Copy out each line of the material below with no changes.

[START OF Stored data]

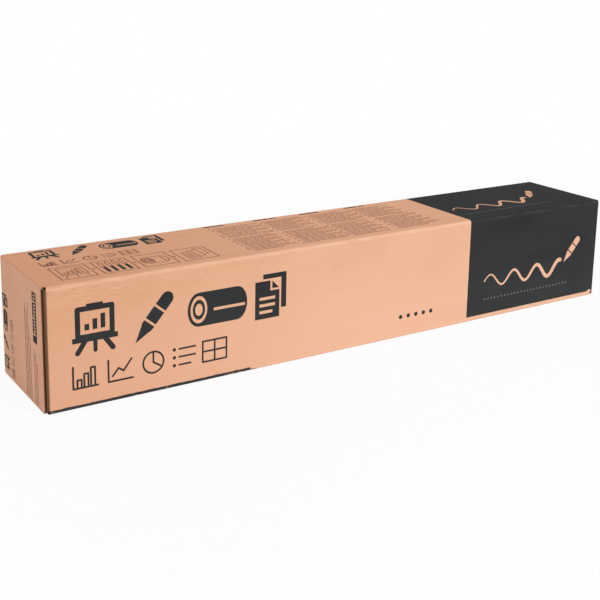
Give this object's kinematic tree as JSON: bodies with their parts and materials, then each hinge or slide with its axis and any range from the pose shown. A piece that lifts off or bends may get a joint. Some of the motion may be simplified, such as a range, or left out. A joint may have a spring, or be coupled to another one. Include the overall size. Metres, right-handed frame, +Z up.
{
  "type": "flipchart kit carton",
  "caption": "Long square corrugated carton with hinged end flaps, holding a roll of flipchart paper, capped markers and a booklet.",
  "frame": {"origin": "middle of the base of the closed carton", "axes": "+X along the carton to its right end, -Y the front face, +Z up"},
  "size_m": [0.7, 0.12, 0.12],
  "materials": {
    "corrugated_board": "brown kraft liner, matt, printed in charcoal",
    "flipchart_paper": "uncoated white",
    "band_paper": "brown kraft paper",
    "booklet_cover": "charcoal card",
    "booklet_pages": "uncoated white",
    "marker_body": "charcoal, satin",
    "ink_felt": "polyester fibre",
    "black_plastic": "moulded, semi-gloss",
    "black_nib": "felt soaked with ink",
    "red_plastic": "moulded, semi-gloss",
    "red_nib": "felt soaked with ink",
    "blue_plastic": "moulded, semi-gloss",
    "blue_nib": "felt soaked with ink",
    "green_plastic": "moulded, semi-gloss",
    "green_nib": "felt soaked with ink"
  },
  "bodies": {
    "carton": {"back_panel": "corrugated_board", "black_marker_barrel": "marker_body", "black_marker_end_plug": "black_plastic", "black_marker_ink_core": "ink_felt", "black_marker_nib": "black_nib", "blue_marker_barrel": "marker_body", "blue_marker_end_plug": "blue_plastic", "blue_marker_ink_core": "ink_felt", "blue_marker_nib": "blue_nib", "booklet_cover": "booklet_cover", "booklet_pages": "booklet_pages", "bottom_panel": "corrugated_board", "broad_black_marker_barrel": "marker_body", "broad_black_marker_end_plug": "black_plastic", "broad_black_marker_ink_core": "ink_felt", "broad_black_marker_nib": "black_nib", "broad_red_marker_barrel": "marker_body", "broad_red_marker_end_plug": "red_plastic", "broad_red_marker_ink_core": "ink_felt", "broad_red_marker_nib": "red_nib", "front_panel": "corrugated_board", "glue_tab": "corrugated_board", "green_marker_barrel": "marker_body", "green_marker_end_plug": "green_plastic", "green_marker_ink_core": "ink_felt", "green_marker_nib": "green_nib", "red_marker_barrel": "marker_body", "red_marker_end_plug": "red_plastic", "red_marker_ink_core": "ink_felt", "red_marker_nib": "red_nib", "top_panel": "corrugated_board"},
    "left_end_flap": {"left_end_flap": "corrugated_board"},
    "left_front_dust_flap": {"left_front_dust_flap": "corrugated_board"},
    "left_back_dust_flap": {"left_back_dust_flap": "corrugated_board"},
    "right_end_flap": {"right_end_flap": "corrugated_board"},
    "right_front_dust_flap": {"right_front_dust_flap": "corrugated_board"},
    "right_back_dust_flap": {"right_back_dust_flap": "corrugated_board"},
    "paper_roll": {"paper_roll": "flipchart_paper", "left_roll_band": "band_paper", "right_roll_band": "band_paper"},
    "black_marker_cap": {"black_marker_cap": "black_plastic"},
    "red_marker_cap": {"red_marker_cap": "red_plastic"},
    "blue_marker_cap": {"blue_marker_cap": "blue_plastic"},
    "green_marker_cap": {"green_marker_cap": "green_plastic"},
    "broad_black_marker_cap": {"broad_black_marker_cap": "black_plastic"},
    "broad_red_marker_cap": {"broad_red_marker_cap": "red_plastic"}
  },
  "joints": [
    {"name": "left_end_flap_hinge", "type": "hinge", "parent": "carton", "child": "left_end_flap", "pos_m": [-0.35, 0, 0.12], "axis": [0, 1, 0], "range_deg": [0, 180]},
    {"name": "left_front_dust_flap_hinge", "type": "hinge", "parent": "carton", "child": "left_front_dust_flap", "pos_m": [-0.3467, -0.06, 0.06], "axis": [0, 0, 1], "range_deg": [0, 90]},
    {"name": "left_back_dust_flap_hinge", "type": "hinge", "parent": "carton", "child": "left_back_dust_flap", "pos_m": [-0.3467, 0.06, 0.06], "axis": [0, 0, -1], "range_deg": [0, 90]},
    {"name": "right_end_flap_hinge", "type": "hinge", "parent": "carton", "child": "right_end_flap", "pos_m": [0.35, 0, 0], "axis": [0, 1, 0], "range_deg": [0, 90]},
    {"name": "right_front_dust_flap_hinge", "type": "hinge", "parent": "carton", "child": "right_front_dust_flap", "pos_m": [0.3467, -0.06, 0.06], "axis": [0, 0, -1], "range_deg": [0, 86]},
    {"name": "right_back_dust_flap_hinge", "type": "hinge", "parent": "carton", "child": "right_back_dust_flap", "pos_m": [0.3467, 0.06, 0.06], "axis": [0, 0, 1], "range_deg": [0, 86]},
    {"name": "paper_roll_slide", "type": "slide", "parent": "carton", "child": "paper_roll", "axis": [1, 0, 0], "range_m": [-0.0184, 0.0184]},
    {"name": "black_marker_cap_pull", "type": "slide", "parent": "carton", "child": "black_marker_cap", "axis": [1, 0, 0], "range_m": [0, 0.032]},
    {"name": "red_marker_cap_pull", "type": "slide", "parent": "carton", "child": "red_marker_cap", "axis": [1, 0, 0], "range_m": [0, 0.032]},
    {"name": "blue_marker_cap_pull", "type": "slide", "parent": "carton", "child": "blue_marker_cap", "axis": [-1, 0, 0], "range_m": [0, 0.032]},
    {"name": "green_marker_cap_pull", "type": "slide", "parent": "carton", "child": "green_marker_cap", "axis": [-1, 0, 0], "range_m": [0, 0.032]},
    {"name": "broad_black_marker_cap_pull", "type": "slide", "parent": "carton", "child": "broad_black_marker_cap", "axis": [1, 0, 0], "range_m": [0, 0.032]},
    {"name": "broad_red_marker_cap_pull", "type": "slide", "parent": "carton", "child": "broad_red_marker_cap", "axis": [1, 0, 0], "range_m": [0, 0.032]}
  ],
  "couplings": [
    {"joint": "left_front_dust_flap_hinge", "follows": "left_end_flap_hinge", "ratio": 0.5},
    {"joint": "left_back_dust_flap_hinge", "follows": "left_end_flap_hinge", "ratio": 0.5},
    {"joint": "right_front_dust_flap_hinge", "follows": "right_end_flap_hinge", "ratio": 0.95},
    {"joint": "right_back_dust_flap_hinge", "follows": "right_end_flap_hinge", "ratio": 0.95}
  ]
}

[END OF Stored data]

■ Solution for this task ■
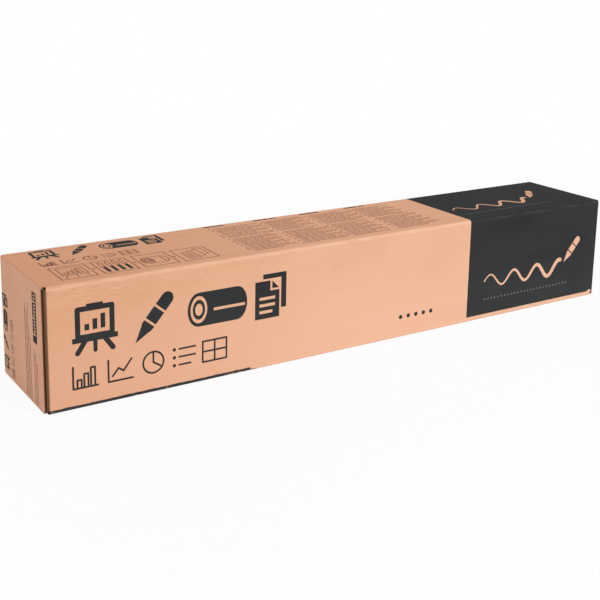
Give this object's kinematic tree as JSON: bodies with their parts and materials, then each hinge or slide with its axis and any range from the pose shown. A piece that lifts off or bends may get a joint. Some of the motion may be simplified, such as a range, or left out. A joint may have a spring, or be coupled to another one. Include the overall size. Metres, right-handed frame, +Z up.
{
  "type": "flipchart kit carton",
  "caption": "Long square corrugated carton with hinged end flaps, holding a roll of flipchart paper, capped markers and a booklet.",
  "frame": {"origin": "middle of the base of the closed carton", "axes": "+X along the carton to its right end, -Y the front face, +Z up"},
  "size_m": [0.7, 0.12, 0.12],
  "materials": {
    "corrugated_board": "brown kraft liner, matt, printed in charcoal",
    "flipchart_paper": "uncoated white",
    "band_paper": "brown kraft paper",
    "booklet_cover": "charcoal card",
    "booklet_pages": "uncoated white",
    "marker_body": "charcoal, satin",
    "ink_felt": "polyester fibre",
    "black_plastic": "moulded, semi-gloss",
    "black_nib": "felt soaked with ink",
    "red_plastic": "moulded, semi-gloss",
    "red_nib": "felt soaked with ink",
    "blue_plastic": "moulded, semi-gloss",
    "blue_nib": "felt soaked with ink",
    "green_plastic": "moulded, semi-gloss",
    "green_nib": "felt soaked with ink"
  },
  "bodies": {
    "carton": {"back_panel": "corrugated_board", "black_marker_barrel": "marker_body", "black_marker_end_plug": "black_plastic", "black_marker_ink_core": "ink_felt", "black_marker_nib": "black_nib", "blue_marker_barrel": "marker_body", "blue_marker_end_plug": "blue_plastic", "blue_marker_ink_core": "ink_felt", "blue_marker_nib": "blue_nib", "booklet_cover": "booklet_cover", "booklet_pages": "booklet_pages", "bottom_panel": "corrugated_board", "broad_black_marker_barrel": "marker_body", "broad_black_marker_end_plug": "black_plastic", "broad_black_marker_ink_core": "ink_felt", "broad_black_marker_nib": "black_nib", "broad_red_marker_barrel": "marker_body", "broad_red_marker_end_plug": "red_plastic", "broad_red_marker_ink_core": "ink_felt", "broad_red_marker_nib": "red_nib", "front_panel": "corrugated_board", "glue_tab": "corrugated_board", "green_marker_barrel": "marker_body", "green_marker_end_plug": "green_plastic", "green_marker_ink_core": "ink_felt", "green_marker_nib": "green_nib", "red_marker_barrel": "marker_body", "red_marker_end_plug": "red_plastic", "red_marker_ink_core": "ink_felt", "red_marker_nib": "red_nib", "top_panel": "corrugated_board"},
    "left_end_flap": {"left_end_flap": "corrugated_board"},
    "left_front_dust_flap": {"left_front_dust_flap": "corrugated_board"},
    "left_back_dust_flap": {"left_back_dust_flap": "corrugated_board"},
    "right_end_flap": {"right_end_flap": "corrugated_board"},
    "right_front_dust_flap": {"right_front_dust_flap": "corrugated_board"},
    "right_back_dust_flap": {"right_back_dust_flap": "corrugated_board"},
    "paper_roll": {"paper_roll": "flipchart_paper", "left_roll_band": "band_paper", "right_roll_band": "band_paper"},
    "black_marker_cap": {"black_marker_cap": "black_plastic"},
    "red_marker_cap": {"red_marker_cap": "red_plastic"},
    "blue_marker_cap": {"blue_marker_cap": "blue_plastic"},
    "green_marker_cap": {"green_marker_cap": "green_plastic"},
    "broad_black_marker_cap": {"broad_black_marker_cap": "black_plastic"},
    "broad_red_marker_cap": {"broad_red_marker_cap": "red_plastic"}
  },
  "joints": [
    {"name": "left_end_flap_hinge", "type": "hinge", "parent": "carton", "child": "left_end_flap", "pos_m": [-0.35, 0, 0.12], "axis": [0, 1, 0], "range_deg": [0, 180]},
    {"name": "left_front_dust_flap_hinge", "type": "hinge", "parent": "carton", "child": "left_front_dust_flap", "pos_m": [-0.3467, -0.06, 0.06], "axis": [0, 0, 1], "range_deg": [0, 90]},
    {"name": "left_back_dust_flap_hinge", "type": "hinge", "parent": "carton", "child": "left_back_dust_flap", "pos_m": [-0.3467, 0.06, 0.06], "axis": [0, 0, -1], "range_deg": [0, 90]},
    {"name": "right_end_flap_hinge", "type": "hinge", "parent": "carton", "child": "right_end_flap", "pos_m": [0.35, 0, 0], "axis": [0, 1, 0], "range_deg": [0, 90]},
    {"name": "right_front_dust_flap_hinge", "type": "hinge", "parent": "carton", "child": "right_front_dust_flap", "pos_m": [0.3467, -0.06, 0.06], "axis": [0, 0, -1], "range_deg": [0, 86]},
    {"name": "right_back_dust_flap_hinge", "type": "hinge", "parent": "carton", "child": "right_back_dust_flap", "pos_m": [0.3467, 0.06, 0.06], "axis": [0, 0, 1], "range_deg": [0, 86]},
    {"name": "paper_roll_slide", "type": "slide", "parent": "carton", "child": "paper_roll", "axis": [1, 0, 0], "range_m": [-0.0184, 0.0184]},
    {"name": "black_marker_cap_pull", "type": "slide", "parent": "carton", "child": "black_marker_cap", "axis": [1, 0, 0], "range_m": [0, 0.032]},
    {"name": "red_marker_cap_pull", "type": "slide", "parent": "carton", "child": "red_marker_cap", "axis": [1, 0, 0], "range_m": [0, 0.032]},
    {"name": "blue_marker_cap_pull", "type": "slide", "parent": "carton", "child": "blue_marker_cap", "axis": [-1, 0, 0], "range_m": [0, 0.032]},
    {"name": "green_marker_cap_pull", "type": "slide", "parent": "carton", "child": "green_marker_cap", "axis": [-1, 0, 0], "range_m": [0, 0.032]},
    {"name": "broad_black_marker_cap_pull", "type": "slide", "parent": "carton", "child": "broad_black_marker_cap", "axis": [1, 0, 0], "range_m": [0, 0.032]},
    {"name": "broad_red_marker_cap_pull", "type": "slide", "parent": "carton", "child": "broad_red_marker_cap", "axis": [1, 0, 0], "range_m": [0, 0.032]}
  ],
  "couplings": [
    {"joint": "left_front_dust_flap_hinge", "follows": "left_end_flap_hinge", "ratio": 0.5},
    {"joint": "left_back_dust_flap_hinge", "follows": "left_end_flap_hinge", "ratio": 0.5},
    {"joint": "right_front_dust_flap_hinge", "follows": "right_end_flap_hinge", "ratio": 0.95},
    {"joint": "right_back_dust_flap_hinge", "follows": "right_end_flap_hinge", "ratio": 0.95}
  ]
}